There may not be any more 30-plus goal seasons like the seven the 6-2, 220-pound forward produced in his first 16 seasons. Last season, the 6-2, 220-pound forward had 19 goals. But ...

"This guy is one of the best players in the last 10 or 15 years," said coach Peter DeBoer. "He's in great shape. I think last year was a bit of an aberration. He's come out with a lot of other guys to prove that."

"Marleau is big, strong and fast. Give him a step and he's gone," Predators defenseman Shea Weber told me.

"He gets on you pretty fast," Canucks goaltender Ryan Miller added.

Look no farther than his six goals and seven assists in the first 20 games this season. Three of those goals have been game winners -- 90 game-winning goals in his career.

In the moment ...

You can predict certain things from watching a 17-year-old player. But the intangibles that translate into a leader normally can be traced back to a player's upbringing. For Patrick Marleau, that's being brought up by Denis and Jeanette, his parents, whose farm in tiny Aneroid concentrates on cattle, grain and wheat.

"I’ll never forget those days when we would come home from school, get our chores done and then go out to the dugout, shovel off the snow and play hockey until it got dark," Marleau said. "School, chores and then hockey. That’s what my dad always reminded my brother, Richard, and me."

It was a culture that breeds hard work and solid citizens.

There’s a post office, a general store that serves gas, a grain elevator and Shaw's hotel, which has seven guest rooms in Aneroid (population 40). But there's no stop light and the nearest high school was more than an hour away in Swift Current.

"I'll never forget where I came from. Never," Marleau said recently. "I remember when I left for San Jose hearing my dad say, 'Son, never forget your roots.' "

Marleau paused and kind of hinted that Aneroid will always be a part of him. Like learning to skate in the dugout -- where the cattle would go for water. When the water would freeze over, Patrick and Richard Marleau had some really competitive games of one-on-on. They also became good friends with the caretaker of the local skating rink.

"We called him Tony Zamboni," Marleau recalled. "We were always knocking at his door. I think he would wait for us sometimes, then would let us in."

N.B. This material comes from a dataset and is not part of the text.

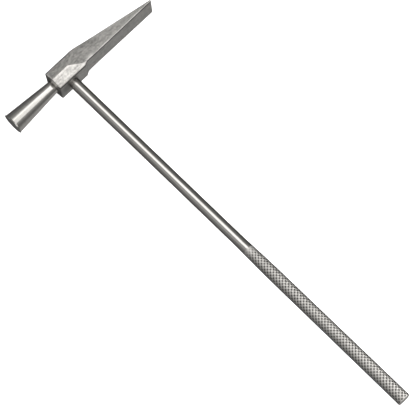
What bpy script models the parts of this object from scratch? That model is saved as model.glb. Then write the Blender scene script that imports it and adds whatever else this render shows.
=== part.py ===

Sort of like Patrick Marleau’s own little Field of Dreams story -- at the dugout and the their own little skating rink in town.

"I was small until I was 15-16, something like 5-9, 5-10," Marleau recalled. "Then I had a spurt, when I was 16 and grew to 6-0, 6-1. I felt bigger and stronger and more confident."

Now, Patrick is one of the most difficult players in the NHL to game plan because of his size and speed.

After rotating the captaincy, Patrick Marleau became the Sharks' full-time captain during the 2003-04 season.

Marleau will tell you that he thinks he really grew up when he met his bride, Christina, a couple years ago and then they were blessed with a son, Landon Patrick, just before this season.

"It's been unbelievable, something you can't begin to describe. It's just joy. When you're on the road for a while, you can't wait to be at home, holding him. Especially now when he's starting to do facial expressions, laughing and giggling," said Marleau, who wanted to let us know that he scored one goal and added an assist in the first game young Landon attended. "It’s easier to go home and get my mind off the game ... all the worries ... and come back refreshed."

He laughed at the thought of his youngster, saying, "I'm not too bad at diapers."

Never once has Patrick Marleau lost that little boy’s desire. He’ll never forget that shoveling the snow off the dugout so he and his brother could skate after school. He'll never forget getting personal access to the town rink thanks to Tony Zamboni.

But hard work is something Patrick Marleau is not allergic to. And that drive and competitiveness all started back on that 1,600 acre farm in Aneroid, Saskatchewan.